### Dataset extract ###
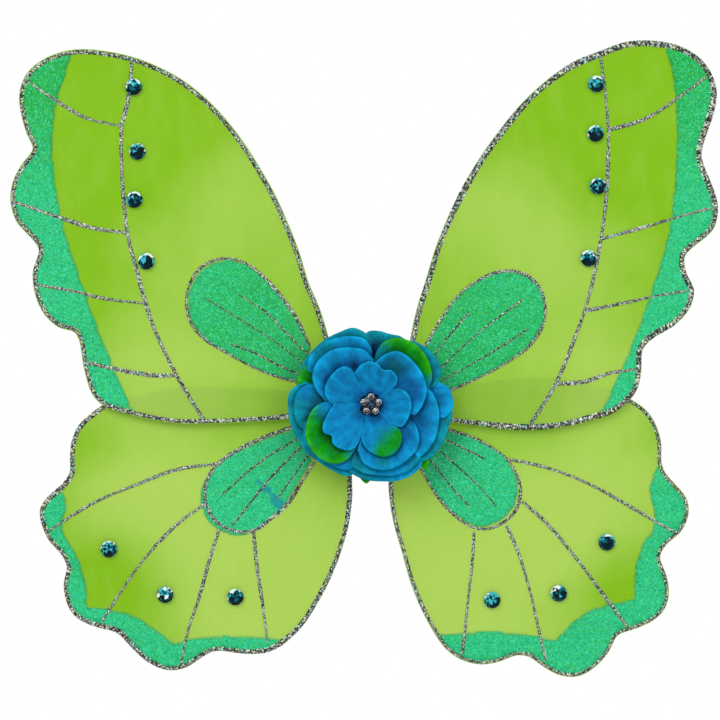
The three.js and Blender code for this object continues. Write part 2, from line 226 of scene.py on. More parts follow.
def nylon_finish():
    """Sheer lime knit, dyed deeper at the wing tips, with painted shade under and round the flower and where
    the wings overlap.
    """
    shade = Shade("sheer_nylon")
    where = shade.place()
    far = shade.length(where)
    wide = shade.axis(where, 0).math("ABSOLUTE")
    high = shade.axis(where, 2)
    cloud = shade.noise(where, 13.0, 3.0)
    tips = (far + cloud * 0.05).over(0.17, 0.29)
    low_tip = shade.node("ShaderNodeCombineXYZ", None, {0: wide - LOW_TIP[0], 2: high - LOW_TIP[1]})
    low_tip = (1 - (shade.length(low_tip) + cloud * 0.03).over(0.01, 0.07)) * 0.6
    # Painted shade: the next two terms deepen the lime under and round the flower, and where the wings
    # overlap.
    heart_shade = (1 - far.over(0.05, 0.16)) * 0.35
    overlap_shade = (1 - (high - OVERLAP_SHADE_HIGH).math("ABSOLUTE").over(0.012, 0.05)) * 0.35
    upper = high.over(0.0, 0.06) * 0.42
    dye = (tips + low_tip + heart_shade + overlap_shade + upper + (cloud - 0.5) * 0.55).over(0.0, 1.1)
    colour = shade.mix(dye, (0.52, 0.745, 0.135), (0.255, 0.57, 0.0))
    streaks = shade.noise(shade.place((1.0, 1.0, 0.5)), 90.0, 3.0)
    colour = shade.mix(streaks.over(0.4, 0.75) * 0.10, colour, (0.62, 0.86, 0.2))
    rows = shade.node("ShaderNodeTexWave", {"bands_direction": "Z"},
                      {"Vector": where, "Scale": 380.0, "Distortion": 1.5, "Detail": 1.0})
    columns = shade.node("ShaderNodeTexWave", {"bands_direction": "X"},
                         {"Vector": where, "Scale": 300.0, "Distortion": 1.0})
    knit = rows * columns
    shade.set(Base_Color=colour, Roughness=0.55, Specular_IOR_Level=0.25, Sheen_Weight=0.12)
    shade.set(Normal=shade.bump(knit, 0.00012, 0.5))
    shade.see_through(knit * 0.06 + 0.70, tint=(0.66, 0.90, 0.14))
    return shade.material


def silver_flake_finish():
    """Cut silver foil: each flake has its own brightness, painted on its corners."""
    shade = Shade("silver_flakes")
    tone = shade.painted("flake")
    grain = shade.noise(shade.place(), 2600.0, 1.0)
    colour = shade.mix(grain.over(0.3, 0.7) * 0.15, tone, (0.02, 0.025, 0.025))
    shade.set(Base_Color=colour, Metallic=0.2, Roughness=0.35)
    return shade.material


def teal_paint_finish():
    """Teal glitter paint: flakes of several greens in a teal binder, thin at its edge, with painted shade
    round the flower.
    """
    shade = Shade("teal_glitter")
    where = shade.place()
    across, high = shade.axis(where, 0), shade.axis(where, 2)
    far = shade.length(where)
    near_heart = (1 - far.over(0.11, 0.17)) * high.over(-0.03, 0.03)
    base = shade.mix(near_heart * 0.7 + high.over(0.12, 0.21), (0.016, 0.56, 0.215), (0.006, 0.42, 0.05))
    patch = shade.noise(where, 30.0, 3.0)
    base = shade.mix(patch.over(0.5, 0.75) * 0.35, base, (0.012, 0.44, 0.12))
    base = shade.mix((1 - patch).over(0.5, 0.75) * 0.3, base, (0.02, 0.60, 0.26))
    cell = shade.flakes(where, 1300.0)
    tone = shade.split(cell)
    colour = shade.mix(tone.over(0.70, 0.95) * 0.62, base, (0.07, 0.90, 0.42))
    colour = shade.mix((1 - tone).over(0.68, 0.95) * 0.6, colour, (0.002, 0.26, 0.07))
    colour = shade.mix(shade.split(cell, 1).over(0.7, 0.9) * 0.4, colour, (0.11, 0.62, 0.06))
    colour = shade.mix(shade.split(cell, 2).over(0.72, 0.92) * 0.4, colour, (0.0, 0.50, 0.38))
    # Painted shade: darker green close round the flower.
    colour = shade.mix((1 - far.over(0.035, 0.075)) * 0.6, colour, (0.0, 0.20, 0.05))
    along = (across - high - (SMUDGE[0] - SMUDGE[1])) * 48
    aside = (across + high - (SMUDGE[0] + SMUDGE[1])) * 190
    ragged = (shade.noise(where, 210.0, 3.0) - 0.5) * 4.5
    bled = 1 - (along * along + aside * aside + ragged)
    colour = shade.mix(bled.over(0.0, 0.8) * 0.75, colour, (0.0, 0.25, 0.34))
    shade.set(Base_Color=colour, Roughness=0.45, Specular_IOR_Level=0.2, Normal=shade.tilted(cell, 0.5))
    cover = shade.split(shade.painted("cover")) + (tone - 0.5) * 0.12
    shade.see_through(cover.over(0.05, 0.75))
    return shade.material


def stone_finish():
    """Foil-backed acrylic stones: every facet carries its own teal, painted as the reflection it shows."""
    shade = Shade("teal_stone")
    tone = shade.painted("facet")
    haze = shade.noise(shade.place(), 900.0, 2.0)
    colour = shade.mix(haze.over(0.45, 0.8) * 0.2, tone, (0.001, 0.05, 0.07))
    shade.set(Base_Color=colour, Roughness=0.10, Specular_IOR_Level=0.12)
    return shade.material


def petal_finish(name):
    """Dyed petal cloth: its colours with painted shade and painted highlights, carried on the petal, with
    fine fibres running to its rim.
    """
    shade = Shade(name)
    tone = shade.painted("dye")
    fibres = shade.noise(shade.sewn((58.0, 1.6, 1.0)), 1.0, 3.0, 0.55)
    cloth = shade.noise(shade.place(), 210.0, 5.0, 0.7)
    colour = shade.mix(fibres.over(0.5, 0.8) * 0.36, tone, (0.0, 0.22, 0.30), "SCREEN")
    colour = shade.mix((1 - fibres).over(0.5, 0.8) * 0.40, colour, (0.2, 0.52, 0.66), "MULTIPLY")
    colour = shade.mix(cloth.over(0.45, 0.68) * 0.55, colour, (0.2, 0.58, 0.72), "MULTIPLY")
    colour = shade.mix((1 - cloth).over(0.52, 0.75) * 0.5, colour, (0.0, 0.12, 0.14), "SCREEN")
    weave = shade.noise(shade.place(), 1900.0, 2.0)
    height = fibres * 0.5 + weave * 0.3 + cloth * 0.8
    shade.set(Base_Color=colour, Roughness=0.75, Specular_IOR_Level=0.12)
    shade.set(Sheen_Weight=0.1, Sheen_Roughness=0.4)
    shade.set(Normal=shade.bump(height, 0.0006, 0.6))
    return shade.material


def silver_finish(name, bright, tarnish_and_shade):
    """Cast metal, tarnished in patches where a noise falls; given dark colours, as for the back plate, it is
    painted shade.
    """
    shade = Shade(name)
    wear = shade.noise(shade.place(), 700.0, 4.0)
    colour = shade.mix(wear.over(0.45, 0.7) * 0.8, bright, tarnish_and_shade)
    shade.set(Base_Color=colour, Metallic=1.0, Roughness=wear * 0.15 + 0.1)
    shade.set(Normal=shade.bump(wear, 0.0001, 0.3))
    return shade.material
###
_Challenge_
All of the data must be returned exactly.

_Final answer_
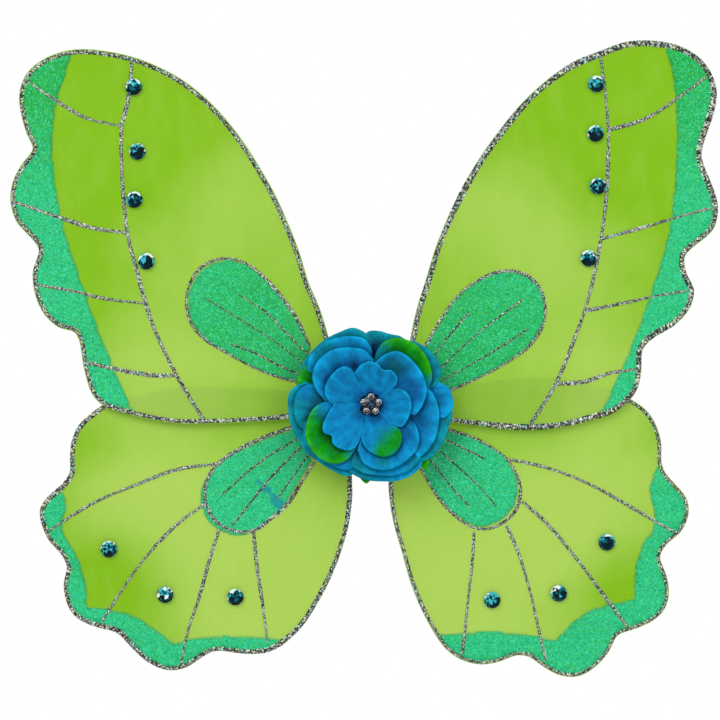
The three.js and Blender code for this object continues. Write part 2, from line 226 of scene.py on. More parts follow.
def nylon_finish():
    """Sheer lime knit, dyed deeper at the wing tips, with painted shade under and round the flower and where
    the wings overlap.
    """
    shade = Shade("sheer_nylon")
    where = shade.place()
    far = shade.length(where)
    wide = shade.axis(where, 0).math("ABSOLUTE")
    high = shade.axis(where, 2)
    cloud = shade.noise(where, 13.0, 3.0)
    tips = (far + cloud * 0.05).over(0.17, 0.29)
    low_tip = shade.node("ShaderNodeCombineXYZ", None, {0: wide - LOW_TIP[0], 2: high - LOW_TIP[1]})
    low_tip = (1 - (shade.length(low_tip) + cloud * 0.03).over(0.01, 0.07)) * 0.6
    # Painted shade: the next two terms deepen the lime under and round the flower, and where the wings
    # overlap.
    heart_shade = (1 - far.over(0.05, 0.16)) * 0.35
    overlap_shade = (1 - (high - OVERLAP_SHADE_HIGH).math("ABSOLUTE").over(0.012, 0.05)) * 0.35
    upper = high.over(0.0, 0.06) * 0.42
    dye = (tips + low_tip + heart_shade + overlap_shade + upper + (cloud - 0.5) * 0.55).over(0.0, 1.1)
    colour = shade.mix(dye, (0.52, 0.745, 0.135), (0.255, 0.57, 0.0))
    streaks = shade.noise(shade.place((1.0, 1.0, 0.5)), 90.0, 3.0)
    colour = shade.mix(streaks.over(0.4, 0.75) * 0.10, colour, (0.62, 0.86, 0.2))
    rows = shade.node("ShaderNodeTexWave", {"bands_direction": "Z"},
                      {"Vector": where, "Scale": 380.0, "Distortion": 1.5, "Detail": 1.0})
    columns = shade.node("ShaderNodeTexWave", {"bands_direction": "X"},
                         {"Vector": where, "Scale": 300.0, "Distortion": 1.0})
    knit = rows * columns
    shade.set(Base_Color=colour, Roughness=0.55, Specular_IOR_Level=0.25, Sheen_Weight=0.12)
    shade.set(Normal=shade.bump(knit, 0.00012, 0.5))
    shade.see_through(knit * 0.06 + 0.70, tint=(0.66, 0.90, 0.14))
    return shade.material


def silver_flake_finish():
    """Cut silver foil: each flake has its own brightness, painted on its corners."""
    shade = Shade("silver_flakes")
    tone = shade.painted("flake")
    grain = shade.noise(shade.place(), 2600.0, 1.0)
    colour = shade.mix(grain.over(0.3, 0.7) * 0.15, tone, (0.02, 0.025, 0.025))
    shade.set(Base_Color=colour, Metallic=0.2, Roughness=0.35)
    return shade.material


def teal_paint_finish():
    """Teal glitter paint: flakes of several greens in a teal binder, thin at its edge, with painted shade
    round the flower.
    """
    shade = Shade("teal_glitter")
    where = shade.place()
    across, high = shade.axis(where, 0), shade.axis(where, 2)
    far = shade.length(where)
    near_heart = (1 - far.over(0.11, 0.17)) * high.over(-0.03, 0.03)
    base = shade.mix(near_heart * 0.7 + high.over(0.12, 0.21), (0.016, 0.56, 0.215), (0.006, 0.42, 0.05))
    patch = shade.noise(where, 30.0, 3.0)
    base = shade.mix(patch.over(0.5, 0.75) * 0.35, base, (0.012, 0.44, 0.12))
    base = shade.mix((1 - patch).over(0.5, 0.75) * 0.3, base, (0.02, 0.60, 0.26))
    cell = shade.flakes(where, 1300.0)
    tone = shade.split(cell)
    colour = shade.mix(tone.over(0.70, 0.95) * 0.62, base, (0.07, 0.90, 0.42))
    colour = shade.mix((1 - tone).over(0.68, 0.95) * 0.6, colour, (0.002, 0.26, 0.07))
    colour = shade.mix(shade.split(cell, 1).over(0.7, 0.9) * 0.4, colour, (0.11, 0.62, 0.06))
    colour = shade.mix(shade.split(cell, 2).over(0.72, 0.92) * 0.4, colour, (0.0, 0.50, 0.38))
    # Painted shade: darker green close round the flower.
    colour = shade.mix((1 - far.over(0.035, 0.075)) * 0.6, colour, (0.0, 0.20, 0.05))
    along = (across - high - (SMUDGE[0] - SMUDGE[1])) * 48
    aside = (across + high - (SMUDGE[0] + SMUDGE[1])) * 190
    ragged = (shade.noise(where, 210.0, 3.0) - 0.5) * 4.5
    bled = 1 - (along * along + aside * aside + ragged)
    colour = shade.mix(bled.over(0.0, 0.8) * 0.75, colour, (0.0, 0.25, 0.34))
    shade.set(Base_Color=colour, Roughness=0.45, Specular_IOR_Level=0.2, Normal=shade.tilted(cell, 0.5))
    cover = shade.split(shade.painted("cover")) + (tone - 0.5) * 0.12
    shade.see_through(cover.over(0.05, 0.75))
    return shade.material


def stone_finish():
    """Foil-backed acrylic stones: every facet carries its own teal, painted as the reflection it shows."""
    shade = Shade("teal_stone")
    tone = shade.painted("facet")
    haze = shade.noise(shade.place(), 900.0, 2.0)
    colour = shade.mix(haze.over(0.45, 0.8) * 0.2, tone, (0.001, 0.05, 0.07))
    shade.set(Base_Color=colour, Roughness=0.10, Specular_IOR_Level=0.12)
    return shade.material


def petal_finish(name):
    """Dyed petal cloth: its colours with painted shade and painted highlights, carried on the petal, with
    fine fibres running to its rim.
    """
    shade = Shade(name)
    tone = shade.painted("dye")
    fibres = shade.noise(shade.sewn((58.0, 1.6, 1.0)), 1.0, 3.0, 0.55)
    cloth = shade.noise(shade.place(), 210.0, 5.0, 0.7)
    colour = shade.mix(fibres.over(0.5, 0.8) * 0.36, tone, (0.0, 0.22, 0.30), "SCREEN")
    colour = shade.mix((1 - fibres).over(0.5, 0.8) * 0.40, colour, (0.2, 0.52, 0.66), "MULTIPLY")
    colour = shade.mix(cloth.over(0.45, 0.68) * 0.55, colour, (0.2, 0.58, 0.72), "MULTIPLY")
    colour = shade.mix((1 - cloth).over(0.52, 0.75) * 0.5, colour, (0.0, 0.12, 0.14), "SCREEN")
    weave = shade.noise(shade.place(), 1900.0, 2.0)
    height = fibres * 0.5 + weave * 0.3 + cloth * 0.8
    shade.set(Base_Color=colour, Roughness=0.75, Specular_IOR_Level=0.12)
    shade.set(Sheen_Weight=0.1, Sheen_Roughness=0.4)
    shade.set(Normal=shade.bump(height, 0.0006, 0.6))
    return shade.material


def silver_finish(name, bright, tarnish_and_shade):
    """Cast metal, tarnished in patches where a noise falls; given dark colours, as for the back plate, it is
    painted shade.
    """
    shade = Shade(name)
    wear = shade.noise(shade.place(), 700.0, 4.0)
    colour = shade.mix(wear.over(0.45, 0.7) * 0.8, bright, tarnish_and_shade)
    shade.set(Base_Color=colour, Metallic=1.0, Roughness=wear * 0.15 + 0.1)
    shade.set(Normal=shade.bump(wear, 0.0001, 0.3))
    return shade.material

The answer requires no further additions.